Mais une peur, par définition, n’a rien de rationnel.

Enfin si, justement.

La peur est un mot galvaudé.

Utilisé souvent à tort, plus qu’à travers.

Je crains les chiens, je me méfie d’eux, je suis sur mes gardes quand j’en vois un.

La peur c’est autre chose.

C’est un sentiment que je n’ai ressenti qu’une fois.

Cette fois-là j’ai compris que je n’avais jamais vraiment eu peur auparavant.

Ce jour-là un attentat venait de se produire à quelques rues de chez moi, et ce n’était pas la première fois.

J’habitais alors Istanbul. C’était en novembre 2003.

Lors du premier attentat je n’ai pas eu peur, je me suis dit qu’il s’agissait d’un acte isolé.

L’explosion avait eu lieu à proximité de chez moi, dans le quartier des ambassades (là où tous les expatriés se regroupent sans originalité).

Une synagogue était visée.

Bilan : 23 morts. 6 juifs et 17 musulmans. 300 blessés.

Nous étions alors en période de ramadan et la vie a continué comme si de rien n’était.

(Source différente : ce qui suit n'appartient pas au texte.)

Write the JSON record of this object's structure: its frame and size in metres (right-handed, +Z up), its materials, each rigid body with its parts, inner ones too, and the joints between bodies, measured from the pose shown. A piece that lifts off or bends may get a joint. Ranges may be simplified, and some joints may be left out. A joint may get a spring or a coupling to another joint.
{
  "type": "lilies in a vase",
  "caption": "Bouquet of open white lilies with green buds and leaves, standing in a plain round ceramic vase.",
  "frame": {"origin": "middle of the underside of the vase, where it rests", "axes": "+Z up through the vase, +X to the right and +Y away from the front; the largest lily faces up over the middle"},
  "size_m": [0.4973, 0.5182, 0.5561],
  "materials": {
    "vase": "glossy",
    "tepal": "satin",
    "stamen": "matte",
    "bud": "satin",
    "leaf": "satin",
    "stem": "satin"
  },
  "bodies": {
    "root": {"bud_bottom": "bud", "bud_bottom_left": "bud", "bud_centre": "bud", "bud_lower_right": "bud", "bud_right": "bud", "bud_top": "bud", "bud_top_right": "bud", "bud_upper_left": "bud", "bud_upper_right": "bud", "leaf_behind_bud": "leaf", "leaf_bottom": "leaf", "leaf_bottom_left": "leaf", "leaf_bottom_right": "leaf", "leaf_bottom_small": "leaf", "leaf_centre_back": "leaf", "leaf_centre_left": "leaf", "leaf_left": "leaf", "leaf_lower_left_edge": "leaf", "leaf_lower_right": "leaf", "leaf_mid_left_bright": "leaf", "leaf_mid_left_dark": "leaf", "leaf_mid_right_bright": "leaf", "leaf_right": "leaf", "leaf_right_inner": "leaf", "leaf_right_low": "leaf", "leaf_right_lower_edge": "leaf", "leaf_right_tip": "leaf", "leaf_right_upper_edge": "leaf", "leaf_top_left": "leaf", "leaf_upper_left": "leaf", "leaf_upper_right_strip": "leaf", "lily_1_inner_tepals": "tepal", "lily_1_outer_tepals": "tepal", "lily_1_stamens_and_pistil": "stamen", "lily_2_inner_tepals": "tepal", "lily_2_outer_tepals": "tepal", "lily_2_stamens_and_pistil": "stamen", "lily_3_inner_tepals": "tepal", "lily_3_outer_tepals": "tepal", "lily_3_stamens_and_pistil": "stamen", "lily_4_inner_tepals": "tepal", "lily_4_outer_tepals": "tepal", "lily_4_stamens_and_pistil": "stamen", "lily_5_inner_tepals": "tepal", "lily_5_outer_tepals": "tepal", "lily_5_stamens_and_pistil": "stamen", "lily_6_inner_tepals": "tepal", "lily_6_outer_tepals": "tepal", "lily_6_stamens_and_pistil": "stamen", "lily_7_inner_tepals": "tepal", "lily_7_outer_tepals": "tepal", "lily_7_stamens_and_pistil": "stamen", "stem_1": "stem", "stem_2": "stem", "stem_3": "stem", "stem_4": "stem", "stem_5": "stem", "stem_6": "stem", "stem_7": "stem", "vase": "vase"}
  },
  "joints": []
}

Mais seulement cinq jours plus tard un autre attentat.

Les cibles : le consulat britannique et la banque HSBC.

Une trentaine de morts dont le consul britannique. Près de 400 blessés.

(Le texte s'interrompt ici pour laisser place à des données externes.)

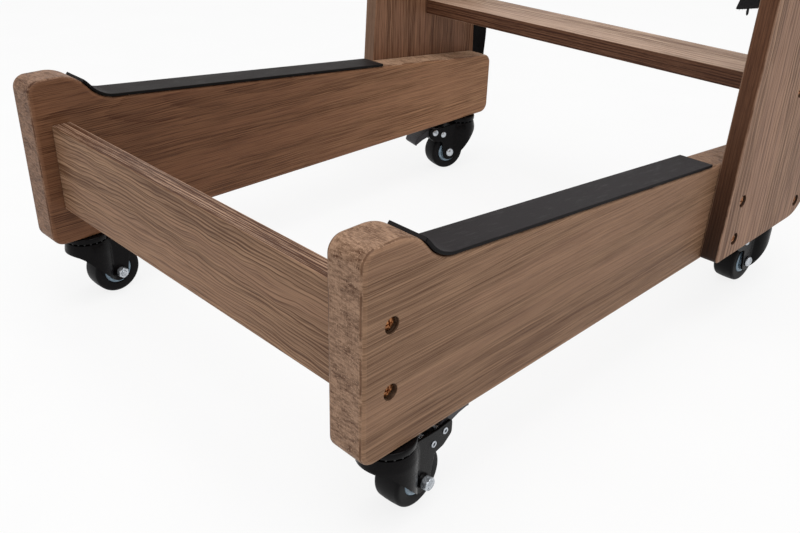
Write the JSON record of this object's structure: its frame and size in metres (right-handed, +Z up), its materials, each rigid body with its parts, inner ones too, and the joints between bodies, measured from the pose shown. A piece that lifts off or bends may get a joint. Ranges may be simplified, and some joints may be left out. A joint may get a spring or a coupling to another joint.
{
  "type": "wheeled load stand",
  "caption": "Wheeled plywood stand with rubber-topped sloping rails, raised front lips, leaning uprights, tie straps and braked swivel casters.",
  "frame": {"origin": "on the floor, below the middle of the stand (bottom centre of its bounding box)", "axes": "+Z up, -Y to the front where the lips are, +X to the right seen from the front"},
  "size_m": [0.5087, 0.6519, 0.8955],
  "materials": {
    "stained_wood": "satin brown-grey stain on birch plywood",
    "rubber_strip": "matte dark grey rubber",
    "bronzed_steel": "bronze-coloured plated steel",
    "webbing": "black woven webbing",
    "black_steel": "black semi-gloss pressed steel",
    "zinc_steel": "bright zinc",
    "tyre": "smooth black tread",
    "grey_nylon": "blue-grey moulded nylon"
  },
  "bodies": {
    "frame": {"rail_left": "stained_wood", "tread_left": "rubber_strip", "upright_left": "stained_wood", "screw_front_board_left_low": "bronzed_steel", "screw_front_board_left_high": "bronzed_steel", "screw_upright_left_front_low": "bronzed_steel", "screw_upright_left_rear_low": "bronzed_steel", "screw_upright_left_front_high": "bronzed_steel", "screw_upright_left_rear_high": "bronzed_steel", "screw_lower_cross_left_front": "bronzed_steel", "screw_lower_cross_left_rear": "bronzed_steel", "screw_upper_cross_left_front": "bronzed_steel", "screw_upper_cross_left_rear": "bronzed_steel", "rail_right": "stained_wood", "tread_right": "rubber_strip", "upright_right": "stained_wood", "screw_front_board_right_low": "bronzed_steel", "screw_front_board_right_high": "bronzed_steel", "screw_upright_right_front_low": "bronzed_steel", "screw_upright_right_rear_low": "bronzed_steel", "screw_upright_right_front_high": "bronzed_steel", "screw_upright_right_rear_high": "bronzed_steel", "screw_lower_cross_right_front": "bronzed_steel", "screw_lower_cross_right_rear": "bronzed_steel", "screw_upper_cross_right_front": "bronzed_steel", "screw_upper_cross_right_rear": "bronzed_steel", "front_board": "stained_wood", "lower_cross_rail": "stained_wood", "upper_cross_rail": "stained_wood", "strap_left": "webbing", "strap_right": "webbing", "strap_screw_left": "black_steel", "strap_screw_right": "black_steel", "caster_stem_front_left": "black_steel", "caster_stem_front_right": "black_steel", "caster_stem_rear_left": "black_steel", "caster_stem_rear_right": "black_steel"},
    "fork_front_left": {"fork_front_left": "black_steel", "axle_bolt_front_left": "zinc_steel"},
    "wheel_front_left": {"tyre_front_left": "tyre", "hub_front_left": "grey_nylon"},
    "brake_lever_front_left": {"brake_lever_front_left": "black_steel"},
    "fork_front_right": {"fork_front_right": "black_steel", "axle_bolt_front_right": "zinc_steel"},
    "wheel_front_right": {"tyre_front_right": "tyre", "hub_front_right": "grey_nylon"},
    "brake_lever_front_right": {"brake_lever_front_right": "black_steel"},
    "fork_rear_left": {"fork_rear_left": "black_steel", "axle_bolt_rear_left": "zinc_steel"},
    "wheel_rear_left": {"tyre_rear_left": "tyre", "hub_rear_left": "grey_nylon"},
    "brake_lever_rear_left": {"brake_lever_rear_left": "black_steel"},
    "fork_rear_right": {"fork_rear_right": "black_steel", "axle_bolt_rear_right": "zinc_steel"},
    "wheel_rear_right": {"tyre_rear_right": "tyre", "hub_rear_right": "grey_nylon"},
    "brake_lever_rear_right": {"brake_lever_rear_right": "black_steel"}
  },
  "joints": [
    {"name": "swivel_front_left", "type": "hinge", "parent": "frame", "child": "fork_front_left", "pos_m": [-0.217, -0.28164, 0.073], "axis": [0, 0, 1], "continuous": true},
    {"name": "wheel_spin_front_left", "type": "hinge", "parent": "fork_front_left", "child": "wheel_front_left", "pos_m": [-0.2174, -0.25864, 0.025], "axis": [0.9998, 0.0175, 0], "continuous": true},
    {"name": "brake_front_left", "type": "hinge", "parent": "fork_front_left", "child": "brake_lever_front_left", "pos_m": [-0.21782, -0.23441, 0.05658], "axis": [0.9998, 0.0175, 0], "range_deg": [-12, 0]},
    {"name": "swivel_front_right", "type": "hinge", "parent": "frame", "child": "fork_front_right", "pos_m": [0.217, -0.28164, 0.073], "axis": [0, 0, 1], "continuous": true},
    {"name": "wheel_spin_front_right", "type": "hinge", "parent": "fork_front_right", "child": "wheel_front_right", "pos_m": [0.21507, -0.25871, 0.025], "axis": [0.9965, 0.0837, 0], "continuous": true},
    {"name": "brake_front_right", "type": "hinge", "parent": "fork_front_right", "child": "brake_lever_front_right", "pos_m": [0.21305, -0.23457, 0.05658], "axis": [0.9965, 0.0837, 0], "range_deg": [-12, 0]},
    {"name": "swivel_rear_left", "type": "hinge", "parent": "frame", "child": "fork_rear_left", "pos_m": [-0.217, 0.27836, 0.073], "axis": [0, 0, 1], "continuous": true},
    {"name": "wheel_spin_rear_left", "type": "hinge", "parent": "fork_rear_left", "child": "wheel_rear_left", "pos_m": [-0.22295, 0.25615, 0.025], "axis": [-0.9659, 0.2588, 0], "continuous": true},
    {"name": "brake_rear_left", "type": "hinge", "parent": "fork_rear_left", "child": "brake_lever_rear_left", "pos_m": [-0.22922, 0.23275, 0.05658], "axis": [-0.9659, 0.2588, 0], "range_deg": [-12, 0]},
    {"name": "swivel_rear_right", "type": "hinge", "parent": "frame", "child": "fork_rear_right", "pos_m": [0.217, 0.27836, 0.073], "axis": [0, 0, 1], "continuous": true},
    {"name": "wheel_spin_rear_right", "type": "hinge", "parent": "fork_rear_right", "child": "wheel_rear_right", "pos_m": [0.2162, 0.25538, 0.025], "axis": [-0.9994, 0.0349, 0], "continuous": true},
    {"name": "brake_rear_right", "type": "hinge", "parent": "fork_rear_right", "child": "brake_lever_rear_right", "pos_m": [0.21535, 0.23117, 0.05658], "axis": [-0.9994, 0.0349, 0], "range_deg": [-12, 0]}
  ]
}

J’étais seule chez moi, mes colocs étaient à la fac.

J’entends encore le bruit assourdissant des hélicos au-dessus de ma tête.

J’avais peur cette fois.

C’est un sentiment que doivent ressentir au quotidien les habitants des pays en guerre.

Un sentiment que je ne souhaite à personne de ressentir un jour, pas même à mes ennemis.

C’est l’impression d’être piégé, de ne rien pouvoir faire, de n’avoir aucun endroit où fuir.

L’impression que quoi qu’on fasse on ne pourra jamais empêcher le pire de se produire.

L’impuissance la plus totale.

Le sentiment d’être en sécurité nulle part.

Vouloir infliger ce sentiment là à toute une population c’est lui vouloir du mal.

Peu louable s’il s’agit de la population d’un pays ennemi contre lequel on est en guerre mais néanmoins logique en de telles circonstances.

Grave et inexcusable lorsqu’il s’agit de ses concitoyens.